Because there were no major movements on Monday, Tuesday and Wednesday, I got bored and started playing around with synthetics. At one time, I built a zero-interest portfolio with AUD, USD and TRY long, CHF, EUR, NZD and XAU short, and CAD and JPY neutral. It worked pretty well. The value of the portfolio (in terms of USD) didn't fluctuate at all for about 72 hours. But this exposure-neutralization got old quickly and eventually I took up a whole other distraction: Prison Break Season One on DVD.

Wednesday next week should be interesting as the Bank of Canada meeting unfolds. The market expects a 25-basis-point hike and most of this has been priced in. If the BoC acts according to market consensus, USD/CAD bearish sentiment will be even more bearish. In contrast, if the BoC appears indecisive, sounds dovish, or does not raise rate, then the current USD/CAD technical selling will reverse course. Either way, my exposure should allow me to extract some profit.
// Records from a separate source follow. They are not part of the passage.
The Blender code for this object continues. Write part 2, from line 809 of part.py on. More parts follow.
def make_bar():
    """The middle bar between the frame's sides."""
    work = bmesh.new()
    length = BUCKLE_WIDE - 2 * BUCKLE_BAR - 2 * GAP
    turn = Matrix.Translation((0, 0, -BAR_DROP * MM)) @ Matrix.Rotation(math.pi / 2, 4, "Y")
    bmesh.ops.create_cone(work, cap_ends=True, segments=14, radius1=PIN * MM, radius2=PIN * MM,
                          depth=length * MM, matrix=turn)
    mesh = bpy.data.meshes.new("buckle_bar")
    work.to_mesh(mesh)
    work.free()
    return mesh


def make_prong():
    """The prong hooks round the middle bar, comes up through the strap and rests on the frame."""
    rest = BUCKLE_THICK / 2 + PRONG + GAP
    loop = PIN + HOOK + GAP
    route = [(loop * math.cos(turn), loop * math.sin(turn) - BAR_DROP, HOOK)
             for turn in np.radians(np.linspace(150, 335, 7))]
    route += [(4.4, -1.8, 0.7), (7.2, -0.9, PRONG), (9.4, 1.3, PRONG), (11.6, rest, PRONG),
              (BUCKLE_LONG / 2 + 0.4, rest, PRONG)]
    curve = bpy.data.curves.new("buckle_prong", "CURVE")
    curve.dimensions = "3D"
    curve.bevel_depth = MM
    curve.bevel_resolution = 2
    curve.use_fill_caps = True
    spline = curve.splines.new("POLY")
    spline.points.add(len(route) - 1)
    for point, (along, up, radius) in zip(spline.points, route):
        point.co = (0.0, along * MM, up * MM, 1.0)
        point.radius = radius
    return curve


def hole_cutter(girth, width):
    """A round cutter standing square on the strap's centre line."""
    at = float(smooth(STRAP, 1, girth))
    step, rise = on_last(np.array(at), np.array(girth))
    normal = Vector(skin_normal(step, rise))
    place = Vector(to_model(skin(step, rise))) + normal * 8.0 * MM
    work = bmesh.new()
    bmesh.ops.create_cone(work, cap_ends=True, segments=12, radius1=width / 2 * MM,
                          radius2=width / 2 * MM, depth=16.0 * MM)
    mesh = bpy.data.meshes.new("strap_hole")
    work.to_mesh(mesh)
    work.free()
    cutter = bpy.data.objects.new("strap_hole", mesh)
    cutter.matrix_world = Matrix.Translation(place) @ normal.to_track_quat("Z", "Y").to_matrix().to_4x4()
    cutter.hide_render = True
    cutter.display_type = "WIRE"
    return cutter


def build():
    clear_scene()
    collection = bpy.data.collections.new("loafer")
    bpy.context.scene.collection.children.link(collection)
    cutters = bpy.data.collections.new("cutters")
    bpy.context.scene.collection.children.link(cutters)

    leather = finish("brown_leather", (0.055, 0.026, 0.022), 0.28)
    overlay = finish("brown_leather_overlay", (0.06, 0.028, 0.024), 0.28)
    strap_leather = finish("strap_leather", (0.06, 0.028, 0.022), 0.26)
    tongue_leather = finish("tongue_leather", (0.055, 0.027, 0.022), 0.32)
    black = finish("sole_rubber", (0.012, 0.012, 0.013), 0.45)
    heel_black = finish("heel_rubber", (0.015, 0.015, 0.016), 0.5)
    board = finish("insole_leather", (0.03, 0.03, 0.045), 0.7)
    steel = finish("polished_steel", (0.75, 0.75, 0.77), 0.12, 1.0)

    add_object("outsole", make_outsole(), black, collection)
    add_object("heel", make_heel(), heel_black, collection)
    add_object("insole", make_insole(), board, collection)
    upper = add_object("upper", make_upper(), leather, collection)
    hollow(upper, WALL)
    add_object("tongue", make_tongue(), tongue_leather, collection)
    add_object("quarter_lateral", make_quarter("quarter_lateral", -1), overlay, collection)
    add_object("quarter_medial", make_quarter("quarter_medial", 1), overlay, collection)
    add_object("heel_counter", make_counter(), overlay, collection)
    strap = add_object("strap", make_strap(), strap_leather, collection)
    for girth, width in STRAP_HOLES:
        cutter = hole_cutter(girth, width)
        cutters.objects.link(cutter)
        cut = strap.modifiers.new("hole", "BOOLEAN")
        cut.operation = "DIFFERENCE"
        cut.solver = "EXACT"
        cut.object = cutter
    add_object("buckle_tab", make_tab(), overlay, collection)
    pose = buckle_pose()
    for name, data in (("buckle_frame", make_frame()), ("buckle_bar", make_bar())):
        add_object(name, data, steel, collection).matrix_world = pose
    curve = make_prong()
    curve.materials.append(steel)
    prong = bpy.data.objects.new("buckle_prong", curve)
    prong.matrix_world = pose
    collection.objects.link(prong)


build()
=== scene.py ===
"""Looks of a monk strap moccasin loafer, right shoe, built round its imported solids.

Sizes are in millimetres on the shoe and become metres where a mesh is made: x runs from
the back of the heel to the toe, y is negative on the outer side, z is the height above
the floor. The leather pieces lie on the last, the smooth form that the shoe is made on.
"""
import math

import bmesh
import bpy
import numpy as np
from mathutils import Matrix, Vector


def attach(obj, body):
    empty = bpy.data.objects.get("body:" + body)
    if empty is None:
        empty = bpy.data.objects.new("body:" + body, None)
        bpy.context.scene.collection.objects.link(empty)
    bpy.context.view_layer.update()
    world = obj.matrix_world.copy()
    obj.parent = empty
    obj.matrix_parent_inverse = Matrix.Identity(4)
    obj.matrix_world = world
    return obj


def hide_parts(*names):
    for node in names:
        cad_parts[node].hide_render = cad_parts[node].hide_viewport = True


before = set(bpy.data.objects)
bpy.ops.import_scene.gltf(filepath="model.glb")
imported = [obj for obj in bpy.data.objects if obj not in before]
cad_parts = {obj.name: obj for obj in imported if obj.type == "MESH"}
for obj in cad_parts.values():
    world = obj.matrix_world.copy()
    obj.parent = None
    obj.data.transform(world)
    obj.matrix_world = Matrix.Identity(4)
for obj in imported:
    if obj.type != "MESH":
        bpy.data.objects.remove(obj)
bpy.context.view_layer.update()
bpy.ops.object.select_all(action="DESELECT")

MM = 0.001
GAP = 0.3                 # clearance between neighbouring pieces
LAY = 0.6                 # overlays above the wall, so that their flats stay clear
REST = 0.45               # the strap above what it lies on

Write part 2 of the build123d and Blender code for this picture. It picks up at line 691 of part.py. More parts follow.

The problem is, my functional currency is the U.S. dollar; I cannot diversify away from it. If the U.S. keeps running a current account deficit with the rest of the world, the value of (and profit generated from) my portfolio will evaporate with the erosion of the U.S. dollar. This means I'm losing real buying power even though my capital keeps multiplying itself in nominal terms. Someone who is mediocre at trading could be becoming wealthier than me because he is holding a currency that does not depreciate in real terms. Perhaps I should shift my focus from nominal to real terms. Or not.